The dictionary loads just fine. When I click on the explorer window, if there is a delay populating all the information that’s when I get the crash if I click on the safari icon.
The explorer window’s information is not cached by SD, but loaded fresh each time. It seems to me that if the System Events has run recently the information populates the fields without delay. But if system events hasn’t been running there is some delay in populating the explorer fields and that’s when it’s vulnerable to a crash.
Just tried it again this morning on El Capitan and couldn’t reproduce. There was a very brief pause before the fields started getting populated. I clicked the safari icon and no crash. The pause was so brief that I didn’t click the Safari Icon before the information started flowing in. In previous crashes, all the fields said “waiting” when I clicked the Safari icon.
I let the mac sit for about half an hour after the previous attempt. In doc preferences I turned hiding off. I opened the System Events dictionary. (Didn’t have to click the explorer button, since it remembered the state. I got the dialog asking if I wanted to launch System Events. I positioned the window so the Launch button on the dialog was near the Safari icon in the dock. I clicked launch then immediately clicked the safari icon.
I was able to reproduce Ed’s crash on El Capitan 10.11.6. The first time I tried to reproduce it didn’t work but the second time it worked. The Apple and SD crash reports are included in this post. Nothing showed up in console.
As soon as I clicked the mouse when the mouse pointer was over Safari to select it in the explorer SD crashed. They seemed to have happened at the same time.
I added some steps to what Ed did to make it crash more reliably. I slowed down the explorer reload time after I quit “System Events.” I did this by launching the “Activity Monitor” and selecting “System Events” and clicking the icon with dark circle that has a white X inside it. (The image shown is top left of window in “Activity Monitor”)
This brings up the sheet dialog shown in the second image
I clicked “Quit” and a second or 2 later “System Events” disappears from the “Activity Monitor” list. Then I quit SD. I relaunched SD got the explorer window up. I clicked “System Events” in the far left column of explorer window and a dialog came up asking if I wanted to launch “System Events.”

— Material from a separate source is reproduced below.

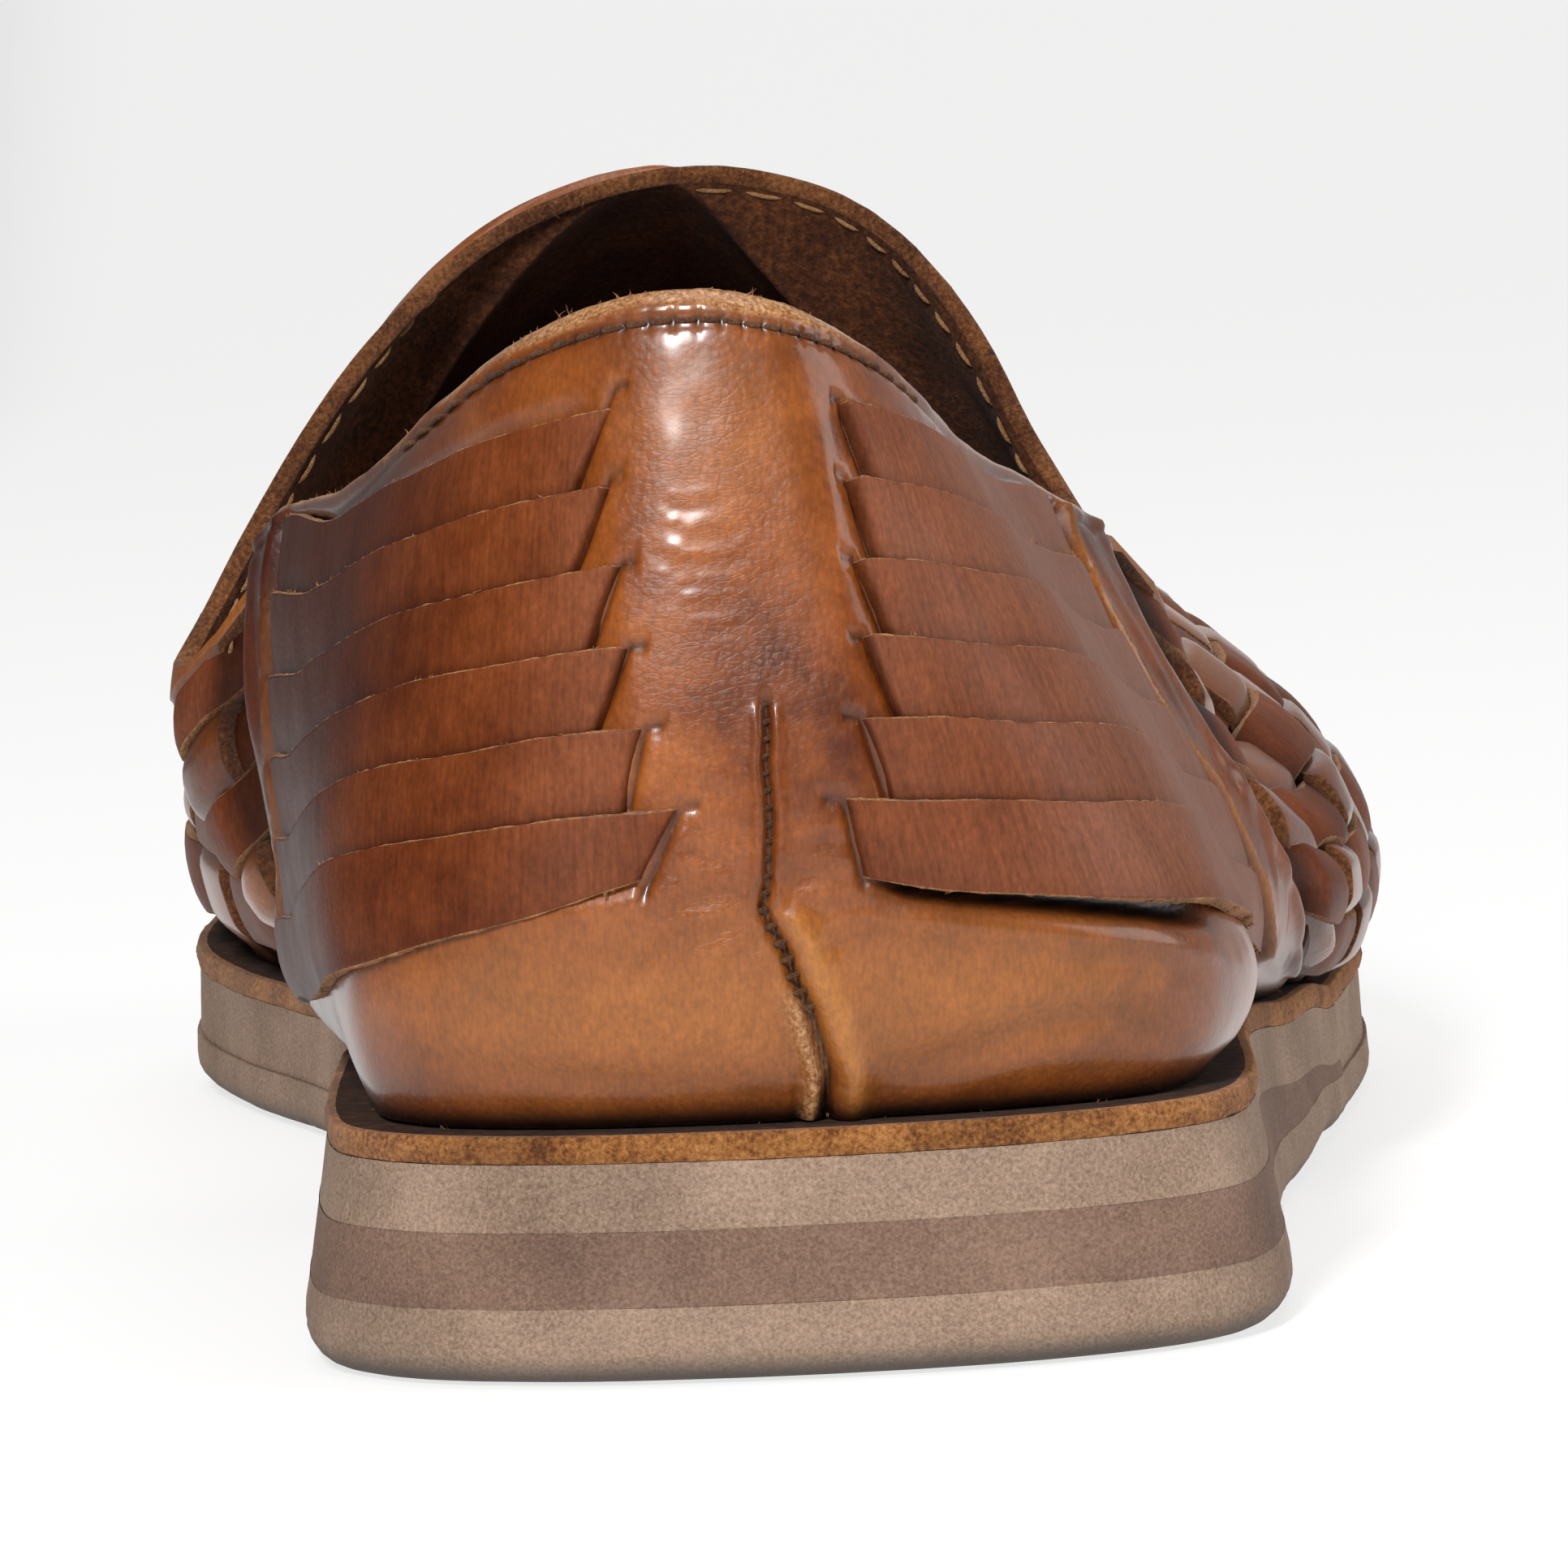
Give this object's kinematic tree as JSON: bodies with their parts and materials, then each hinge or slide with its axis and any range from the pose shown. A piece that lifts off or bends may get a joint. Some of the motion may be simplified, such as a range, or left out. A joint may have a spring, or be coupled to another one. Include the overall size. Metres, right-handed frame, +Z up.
{
  "type": "woven slip-on huarache shoe",
  "caption": "Closed slip-on huarache shoe for the right foot: hollow leather upper with a woven forefoot, woven side strips on the counter, and a layered foam sole.",
  "frame": {"origin": "centre of the shoe's footprint box, on the floor under the sole", "axes": "+Y points to the toe, +X to the little-toe side, +Z up; the sole's heel and forefoot rest on z = 0"},
  "size_m": [0.1084, 0.291, 0.085],
  "materials": {
    "cognac_leather": "burnished aniline leather, worn",
    "strip_leather": "dark burnished leather strips with raw tan edges",
    "raw_edge_leather": "raw fuzzy cut edge",
    "sock_leather": "worn suede",
    "taupe_foam": "matt closed-cell foam",
    "brown_foam": "matt closed-cell foam"
  },
  "bodies": {
    "root": {"outsole": "taupe_foam", "heel_wedge": "brown_foam", "midsole": "taupe_foam", "leather_board": "raw_edge_leather", "insole": "sock_leather", "upper": "cognac_leather", "side_strip_lateral_1": "strip_leather", "side_strip_lateral_2": "strip_leather", "side_strip_lateral_3": "strip_leather", "side_strip_lateral_4": "strip_leather", "side_strip_lateral_5": "strip_leather", "side_strip_lateral_6": "strip_leather", "side_strip_medial_1": "strip_leather", "side_strip_medial_2": "strip_leather", "side_strip_medial_3": "strip_leather", "side_strip_medial_4": "strip_leather", "side_strip_medial_5": "strip_leather", "side_strip_medial_6": "strip_leather"}
  },
  "joints": []
}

Then I moved the mouse so it was over Safari in in the far left column of explorer window. Then I pressed the return key to select “Launch” button and right after that I clicked Safari to select it for the explorer window and SD crashed.

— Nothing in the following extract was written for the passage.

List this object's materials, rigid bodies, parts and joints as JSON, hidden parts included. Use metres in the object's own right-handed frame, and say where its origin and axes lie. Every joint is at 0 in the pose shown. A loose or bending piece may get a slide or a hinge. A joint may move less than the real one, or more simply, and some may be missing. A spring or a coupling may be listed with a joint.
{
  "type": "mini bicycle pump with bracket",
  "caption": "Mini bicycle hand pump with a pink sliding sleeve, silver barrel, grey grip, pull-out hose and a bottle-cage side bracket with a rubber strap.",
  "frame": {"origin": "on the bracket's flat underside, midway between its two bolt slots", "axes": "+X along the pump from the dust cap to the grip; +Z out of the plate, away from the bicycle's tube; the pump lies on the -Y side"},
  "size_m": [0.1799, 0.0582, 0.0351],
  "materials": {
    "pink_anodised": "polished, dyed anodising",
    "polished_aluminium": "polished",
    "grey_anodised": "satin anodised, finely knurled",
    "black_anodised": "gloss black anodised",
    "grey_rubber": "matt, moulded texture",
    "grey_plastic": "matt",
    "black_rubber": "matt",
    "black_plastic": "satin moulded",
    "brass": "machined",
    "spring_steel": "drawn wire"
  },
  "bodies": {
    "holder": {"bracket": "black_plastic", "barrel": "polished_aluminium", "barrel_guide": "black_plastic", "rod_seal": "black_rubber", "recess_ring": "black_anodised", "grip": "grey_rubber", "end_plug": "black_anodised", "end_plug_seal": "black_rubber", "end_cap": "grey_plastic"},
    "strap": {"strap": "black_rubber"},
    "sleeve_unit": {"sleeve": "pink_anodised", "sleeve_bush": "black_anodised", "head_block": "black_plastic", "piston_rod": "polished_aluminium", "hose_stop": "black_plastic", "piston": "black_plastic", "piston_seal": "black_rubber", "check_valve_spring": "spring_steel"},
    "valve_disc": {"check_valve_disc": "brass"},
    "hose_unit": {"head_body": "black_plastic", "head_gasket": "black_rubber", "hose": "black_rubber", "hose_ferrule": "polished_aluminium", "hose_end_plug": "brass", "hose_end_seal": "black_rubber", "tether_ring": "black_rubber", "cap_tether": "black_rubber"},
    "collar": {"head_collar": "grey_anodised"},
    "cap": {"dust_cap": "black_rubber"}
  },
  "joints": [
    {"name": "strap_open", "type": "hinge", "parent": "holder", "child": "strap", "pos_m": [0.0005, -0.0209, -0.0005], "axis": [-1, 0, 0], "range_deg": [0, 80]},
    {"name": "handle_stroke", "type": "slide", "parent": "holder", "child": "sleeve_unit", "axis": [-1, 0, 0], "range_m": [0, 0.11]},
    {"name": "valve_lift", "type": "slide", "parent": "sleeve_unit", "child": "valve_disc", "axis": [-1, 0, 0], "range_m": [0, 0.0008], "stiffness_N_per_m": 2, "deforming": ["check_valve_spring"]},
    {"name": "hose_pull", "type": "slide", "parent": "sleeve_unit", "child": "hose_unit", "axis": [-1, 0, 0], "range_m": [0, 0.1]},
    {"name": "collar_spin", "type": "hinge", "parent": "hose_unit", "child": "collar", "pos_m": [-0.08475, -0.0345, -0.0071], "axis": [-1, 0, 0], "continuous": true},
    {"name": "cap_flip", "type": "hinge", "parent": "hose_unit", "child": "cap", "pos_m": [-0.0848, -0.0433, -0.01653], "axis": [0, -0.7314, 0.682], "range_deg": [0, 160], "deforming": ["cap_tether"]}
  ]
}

Thank you for the additional information. Unfortunately, try as I might on 10.11, I cannot make this crash happen. Unfortunately the crash reports your provided don’t point to a useful crash site.
I think I’ll release 6.0.3 as it fixes some other serious issues and regressions and then we can try and sort this out for 6.0.4.
It does require being really fast to get it too crash. The only way I could do it was to quit system events first. It has to be fast between clicking the mouse and hitting the return key. It is something a person can run into but I don’t think a huge number of people would run into it. There Macs would have to be running really slowly. The time gap seems like an important part. I would guess Ed’s mac runs a bit slower then most. But there’s no point in holding up fixes for thing that can be fixed.
Perhaps I can find another way to get at the problem. The key is to interrupt system events loading before it really gets started or else it doesn’t crash. Perhaps I can cause the same problem to occur with another app that would do something more informative. I’ll think about it.
If you want to put some special stuff in a test version of SD that prints things out to the console I can try it out.
I wouldn’t lose any sleep over this one. It seems to have been around a while, but even if you know how to cause it, it’s pretty tricky.
Is there any kind of crash reporting information that would be more helpful? I always figured in this kind of crash SD’s crash report would give you everything you need.